Exactly repeat the full listing that follows.
************
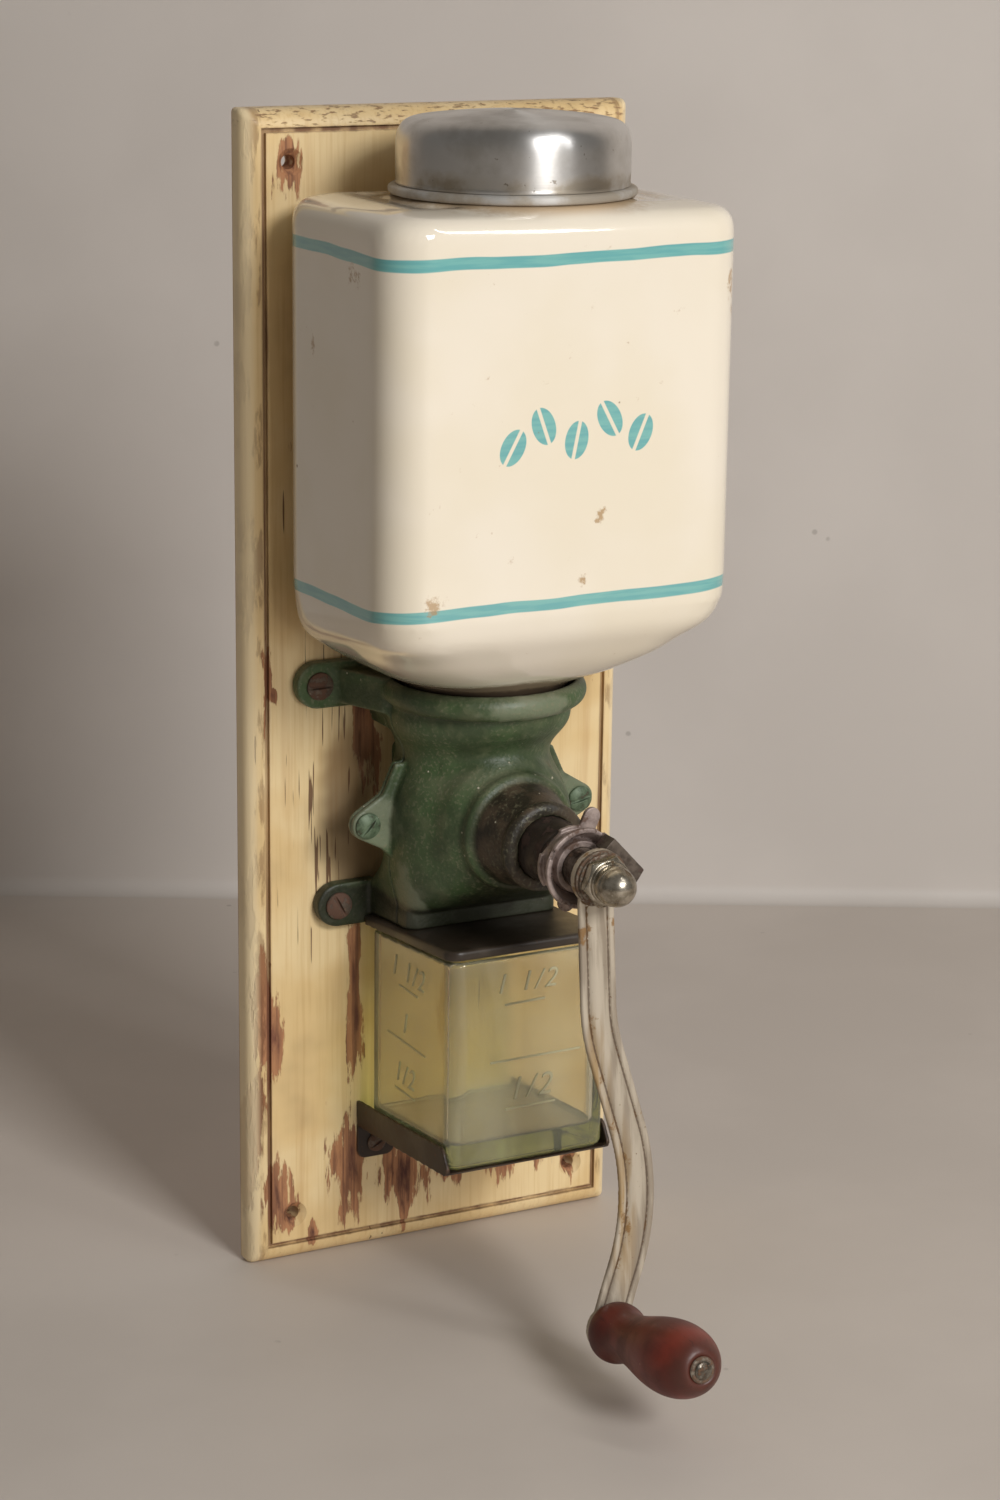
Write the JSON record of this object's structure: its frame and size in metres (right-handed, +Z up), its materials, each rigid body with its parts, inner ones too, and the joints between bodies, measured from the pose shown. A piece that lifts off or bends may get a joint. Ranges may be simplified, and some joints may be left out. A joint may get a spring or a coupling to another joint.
{
  "type": "wall-mounted coffee grinder",
  "caption": "Hand-cranked wall coffee mill: painted board, square glazed bean jar with round lid, green cast mill with side crank, and a glass cup on a sheet shelf.",
  "frame": {"origin": "centre of the board's back face, where it meets the wall", "axes": "+X to the right along the wall, +Y into the wall, +Z up; the crank's axis is parallel to Y"},
  "size_m": [0.14, 0.2015, 0.3961],
  "materials": {
    "painted_board": "old cream oil paint over softwood",
    "stoneware": "glossy ivory glaze",
    "felt": "pressed felt, brown with age",
    "spun_aluminium": "spun and rubbed, slightly dull",
    "painted_iron": "cast iron under green enamel paint",
    "rusted_steel": "rusted",
    "painted_steel": "green enamel paint",
    "hard_steel": "bare hardened steel",
    "steel": "bare, oiled",
    "dark_steel": "dark with oil and coffee",
    "brown_steel": "browned pressed steel",
    "plated_steel": "worn nickel plate with spots of rust",
    "nickel_steel": "old polished nickel",
    "painted_knob": "red-brown lacquer on turned beech",
    "black_sheet": "black japanned sheet steel",
    "brown_sheet": "brown-black sheet steel, rubbed at the edges",
    "cup_glass": "pressed glass"
  },
  "bodies": {
    "frame": {"backboard": "painted_board", "bean_jar": "stoneware", "neck_packing": "felt", "neck_ring": "spun_aluminium", "housing_rear": "painted_iron", "housing_front": "painted_iron", "housing_screws": "rusted_steel", "seam_screws": "painted_steel", "ring_burr": "hard_steel", "horn_bush": "dark_steel", "cup_cover": "black_sheet", "cup_shelf": "brown_sheet", "shelf_screws": "rusted_steel"},
    "thrust": {"thrust_washer": "steel"},
    "nut": {"adjusting_nut": "brown_steel"},
    "crank": {"spindle": "steel", "inner_burr": "hard_steel", "burr_spring": "hard_steel", "locking_plate": "dark_steel", "crank_arm": "plated_steel", "crank_washer": "dark_steel", "cone_washer": "dark_steel", "cap_nut": "nickel_steel", "knob_rivet": "steel", "knob_washer": "steel"},
    "knob": {"knob": "painted_knob"},
    "lid": {"lid": "spun_aluminium"},
    "cup": {"cup": "cup_glass"}
  },
  "joints": [
    {"name": "crank_turn", "type": "hinge", "parent": "frame", "child": "thrust", "pos_m": [0, -0.104, -0.0325], "axis": [0, -1, 0], "continuous": true},
    {"name": "nut_adjust", "type": "hinge", "parent": "thrust", "child": "nut", "pos_m": [0, -0.1057, -0.0325], "axis": [0, 1, 0], "range_deg": [-180, 180]},
    {"name": "burr_shift", "type": "slide", "parent": "thrust", "child": "crank", "axis": [0, -1, 0], "range_m": [-0.00075, 0.00075], "deforming": ["burr_spring"]},
    {"name": "knob_spin", "type": "hinge", "parent": "crank", "child": "knob", "pos_m": [-0.00254, -0.1426, -0.17784], "axis": [0.0032, -0.9833, 0.1822], "continuous": true},
    {"name": "lid_lift", "type": "slide", "parent": "frame", "child": "lid", "axis": [0, 0, 1], "range_m": [0, 0.06]},
    {"name": "cup_slide", "type": "slide", "parent": "frame", "child": "cup", "axis": [0, -0.9954, 0.0958], "range_m": [0, 0.042]}
  ],
  "couplings": [
    {"joint": "nut_adjust", "follows": "burr_shift", "rad_per_m": 4188.8}
  ]
}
************
■ EXERCISE SOLUTION:
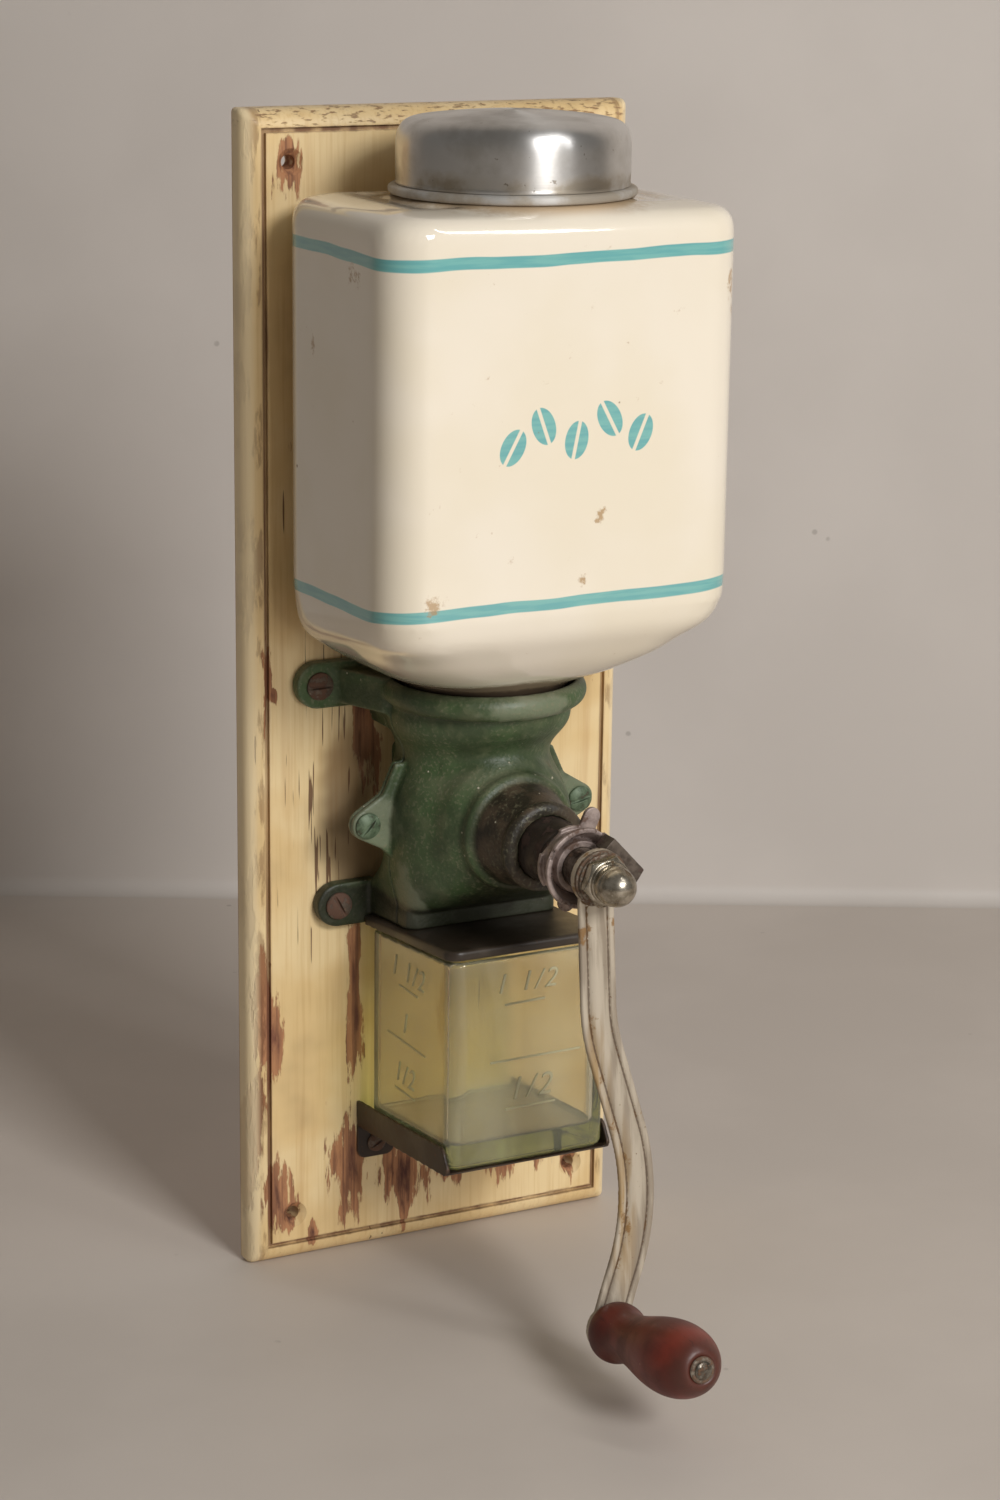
Write the JSON record of this object's structure: its frame and size in metres (right-handed, +Z up), its materials, each rigid body with its parts, inner ones too, and the joints between bodies, measured from the pose shown. A piece that lifts off or bends may get a joint. Ranges may be simplified, and some joints may be left out. A joint may get a spring or a coupling to another joint.
{
  "type": "wall-mounted coffee grinder",
  "caption": "Hand-cranked wall coffee mill: painted board, square glazed bean jar with round lid, green cast mill with side crank, and a glass cup on a sheet shelf.",
  "frame": {"origin": "centre of the board's back face, where it meets the wall", "axes": "+X to the right along the wall, +Y into the wall, +Z up; the crank's axis is parallel to Y"},
  "size_m": [0.14, 0.2015, 0.3961],
  "materials": {
    "painted_board": "old cream oil paint over softwood",
    "stoneware": "glossy ivory glaze",
    "felt": "pressed felt, brown with age",
    "spun_aluminium": "spun and rubbed, slightly dull",
    "painted_iron": "cast iron under green enamel paint",
    "rusted_steel": "rusted",
    "painted_steel": "green enamel paint",
    "hard_steel": "bare hardened steel",
    "steel": "bare, oiled",
    "dark_steel": "dark with oil and coffee",
    "brown_steel": "browned pressed steel",
    "plated_steel": "worn nickel plate with spots of rust",
    "nickel_steel": "old polished nickel",
    "painted_knob": "red-brown lacquer on turned beech",
    "black_sheet": "black japanned sheet steel",
    "brown_sheet": "brown-black sheet steel, rubbed at the edges",
    "cup_glass": "pressed glass"
  },
  "bodies": {
    "frame": {"backboard": "painted_board", "bean_jar": "stoneware", "neck_packing": "felt", "neck_ring": "spun_aluminium", "housing_rear": "painted_iron", "housing_front": "painted_iron", "housing_screws": "rusted_steel", "seam_screws": "painted_steel", "ring_burr": "hard_steel", "horn_bush": "dark_steel", "cup_cover": "black_sheet", "cup_shelf": "brown_sheet", "shelf_screws": "rusted_steel"},
    "thrust": {"thrust_washer": "steel"},
    "nut": {"adjusting_nut": "brown_steel"},
    "crank": {"spindle": "steel", "inner_burr": "hard_steel", "burr_spring": "hard_steel", "locking_plate": "dark_steel", "crank_arm": "plated_steel", "crank_washer": "dark_steel", "cone_washer": "dark_steel", "cap_nut": "nickel_steel", "knob_rivet": "steel", "knob_washer": "steel"},
    "knob": {"knob": "painted_knob"},
    "lid": {"lid": "spun_aluminium"},
    "cup": {"cup": "cup_glass"}
  },
  "joints": [
    {"name": "crank_turn", "type": "hinge", "parent": "frame", "child": "thrust", "pos_m": [0, -0.104, -0.0325], "axis": [0, -1, 0], "continuous": true},
    {"name": "nut_adjust", "type": "hinge", "parent": "thrust", "child": "nut", "pos_m": [0, -0.1057, -0.0325], "axis": [0, 1, 0], "range_deg": [-180, 180]},
    {"name": "burr_shift", "type": "slide", "parent": "thrust", "child": "crank", "axis": [0, -1, 0], "range_m": [-0.00075, 0.00075], "deforming": ["burr_spring"]},
    {"name": "knob_spin", "type": "hinge", "parent": "crank", "child": "knob", "pos_m": [-0.00254, -0.1426, -0.17784], "axis": [0.0032, -0.9833, 0.1822], "continuous": true},
    {"name": "lid_lift", "type": "slide", "parent": "frame", "child": "lid", "axis": [0, 0, 1], "range_m": [0, 0.06]},
    {"name": "cup_slide", "type": "slide", "parent": "frame", "child": "cup", "axis": [0, -0.9954, 0.0958], "range_m": [0, 0.042]}
  ],
  "couplings": [
    {"joint": "nut_adjust", "follows": "burr_shift", "rad_per_m": 4188.8}
  ]
}